_Available records:_
= = = =
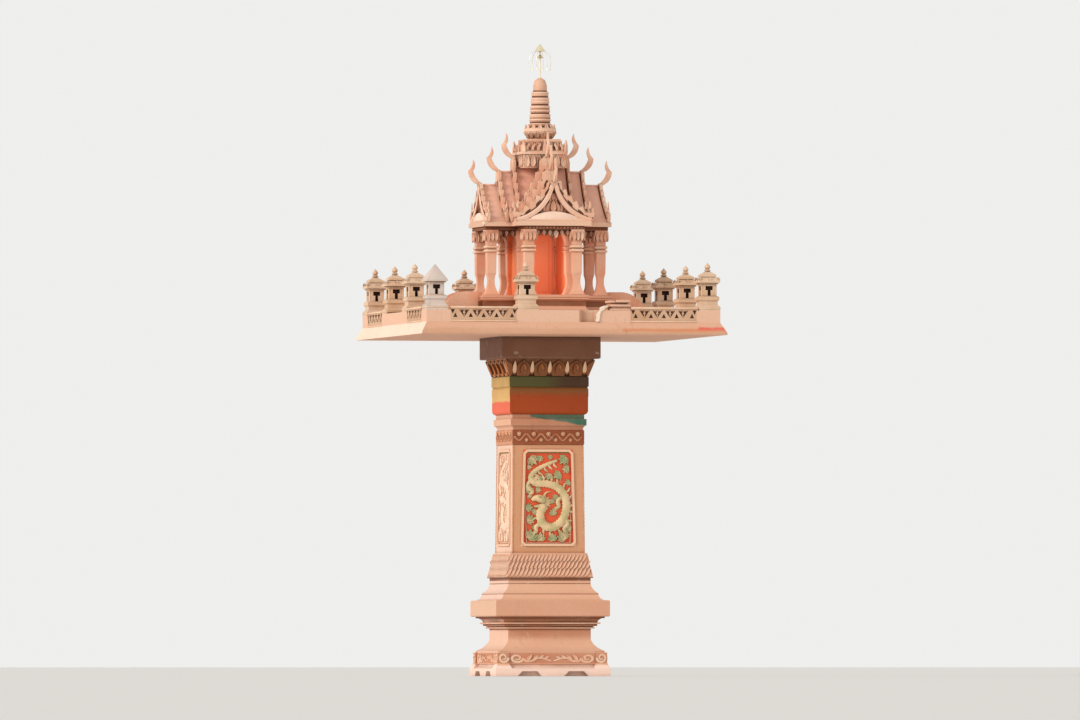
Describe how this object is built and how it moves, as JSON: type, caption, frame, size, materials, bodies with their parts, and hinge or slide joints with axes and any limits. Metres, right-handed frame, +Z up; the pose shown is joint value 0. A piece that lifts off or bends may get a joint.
= = = =
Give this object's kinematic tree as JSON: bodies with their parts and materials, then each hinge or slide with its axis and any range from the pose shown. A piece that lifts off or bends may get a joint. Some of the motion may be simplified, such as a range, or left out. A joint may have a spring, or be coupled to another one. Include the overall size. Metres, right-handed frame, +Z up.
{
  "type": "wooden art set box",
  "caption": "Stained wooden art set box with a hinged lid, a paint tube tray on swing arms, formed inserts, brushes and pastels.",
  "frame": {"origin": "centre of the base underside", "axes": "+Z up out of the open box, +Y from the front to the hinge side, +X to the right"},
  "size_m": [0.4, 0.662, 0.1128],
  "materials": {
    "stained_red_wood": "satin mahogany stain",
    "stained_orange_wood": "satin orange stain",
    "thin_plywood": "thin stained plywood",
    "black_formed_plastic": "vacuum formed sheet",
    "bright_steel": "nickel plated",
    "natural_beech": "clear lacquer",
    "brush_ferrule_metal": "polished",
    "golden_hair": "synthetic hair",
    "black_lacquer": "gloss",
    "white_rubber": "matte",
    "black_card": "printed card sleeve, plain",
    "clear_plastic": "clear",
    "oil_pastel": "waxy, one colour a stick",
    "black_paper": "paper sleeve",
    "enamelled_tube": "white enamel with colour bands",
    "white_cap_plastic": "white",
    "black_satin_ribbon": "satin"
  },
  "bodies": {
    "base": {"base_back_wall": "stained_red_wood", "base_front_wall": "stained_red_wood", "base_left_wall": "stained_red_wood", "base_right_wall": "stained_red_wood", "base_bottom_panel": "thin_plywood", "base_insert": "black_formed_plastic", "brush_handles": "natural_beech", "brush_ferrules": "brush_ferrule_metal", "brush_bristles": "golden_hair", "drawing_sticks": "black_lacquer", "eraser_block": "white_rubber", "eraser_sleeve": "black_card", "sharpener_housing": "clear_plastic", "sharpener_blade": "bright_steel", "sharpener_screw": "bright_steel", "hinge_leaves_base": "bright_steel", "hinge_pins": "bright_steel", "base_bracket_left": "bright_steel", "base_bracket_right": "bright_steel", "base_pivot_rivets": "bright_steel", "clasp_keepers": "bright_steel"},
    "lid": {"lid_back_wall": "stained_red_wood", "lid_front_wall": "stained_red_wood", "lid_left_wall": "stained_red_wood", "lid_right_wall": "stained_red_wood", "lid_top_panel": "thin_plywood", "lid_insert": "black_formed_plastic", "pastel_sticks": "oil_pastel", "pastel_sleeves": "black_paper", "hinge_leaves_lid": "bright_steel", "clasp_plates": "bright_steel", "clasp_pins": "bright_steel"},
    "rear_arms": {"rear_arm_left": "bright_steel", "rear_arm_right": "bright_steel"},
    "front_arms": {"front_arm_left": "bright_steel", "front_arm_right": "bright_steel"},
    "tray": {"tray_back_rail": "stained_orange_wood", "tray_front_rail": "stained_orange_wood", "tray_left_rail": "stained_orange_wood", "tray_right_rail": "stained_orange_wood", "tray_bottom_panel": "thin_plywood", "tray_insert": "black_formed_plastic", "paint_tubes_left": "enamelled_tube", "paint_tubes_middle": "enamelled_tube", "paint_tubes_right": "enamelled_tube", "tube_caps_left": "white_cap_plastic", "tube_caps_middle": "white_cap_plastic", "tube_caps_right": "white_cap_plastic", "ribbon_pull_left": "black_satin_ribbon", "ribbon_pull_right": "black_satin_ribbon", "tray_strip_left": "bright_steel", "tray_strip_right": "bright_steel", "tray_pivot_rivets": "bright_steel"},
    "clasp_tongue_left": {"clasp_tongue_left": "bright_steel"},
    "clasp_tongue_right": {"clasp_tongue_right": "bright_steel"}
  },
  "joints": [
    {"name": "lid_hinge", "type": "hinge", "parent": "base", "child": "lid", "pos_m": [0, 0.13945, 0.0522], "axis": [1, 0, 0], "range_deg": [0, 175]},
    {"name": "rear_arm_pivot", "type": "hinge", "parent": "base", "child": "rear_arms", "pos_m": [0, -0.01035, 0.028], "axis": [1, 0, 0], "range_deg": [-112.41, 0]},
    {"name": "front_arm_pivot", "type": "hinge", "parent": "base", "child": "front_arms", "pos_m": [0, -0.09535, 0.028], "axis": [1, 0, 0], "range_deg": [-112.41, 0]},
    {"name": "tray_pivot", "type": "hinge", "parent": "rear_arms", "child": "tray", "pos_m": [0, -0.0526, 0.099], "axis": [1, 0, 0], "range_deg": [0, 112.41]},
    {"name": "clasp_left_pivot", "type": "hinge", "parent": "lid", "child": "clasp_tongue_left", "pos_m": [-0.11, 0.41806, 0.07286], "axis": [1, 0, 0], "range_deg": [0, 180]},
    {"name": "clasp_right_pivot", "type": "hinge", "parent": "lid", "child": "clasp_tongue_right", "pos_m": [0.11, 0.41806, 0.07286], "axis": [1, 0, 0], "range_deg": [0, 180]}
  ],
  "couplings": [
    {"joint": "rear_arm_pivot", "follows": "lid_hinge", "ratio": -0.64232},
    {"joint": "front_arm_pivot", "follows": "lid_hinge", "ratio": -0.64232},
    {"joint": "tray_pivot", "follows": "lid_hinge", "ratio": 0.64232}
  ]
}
= = = =
Where a line of the material above holds the string "pose", copy that line.

_Exercise solution:_
Describe how this object is built and how it moves, as JSON: type, caption, frame, size, materials, bodies with their parts, and hinge or slide joints with axes and any limits. Metres, right-handed frame, +Z up; the pose shown is joint value 0. A piece that lifts off or bends may get a joint.
Give this object's kinematic tree as JSON: bodies with their parts and materials, then each hinge or slide with its axis and any range from the pose shown. A piece that lifts off or bends may get a joint. Some of the motion may be simplified, such as a range, or left out. A joint may have a spring, or be coupled to another one. Include the overall size. Metres, right-handed frame, +Z up.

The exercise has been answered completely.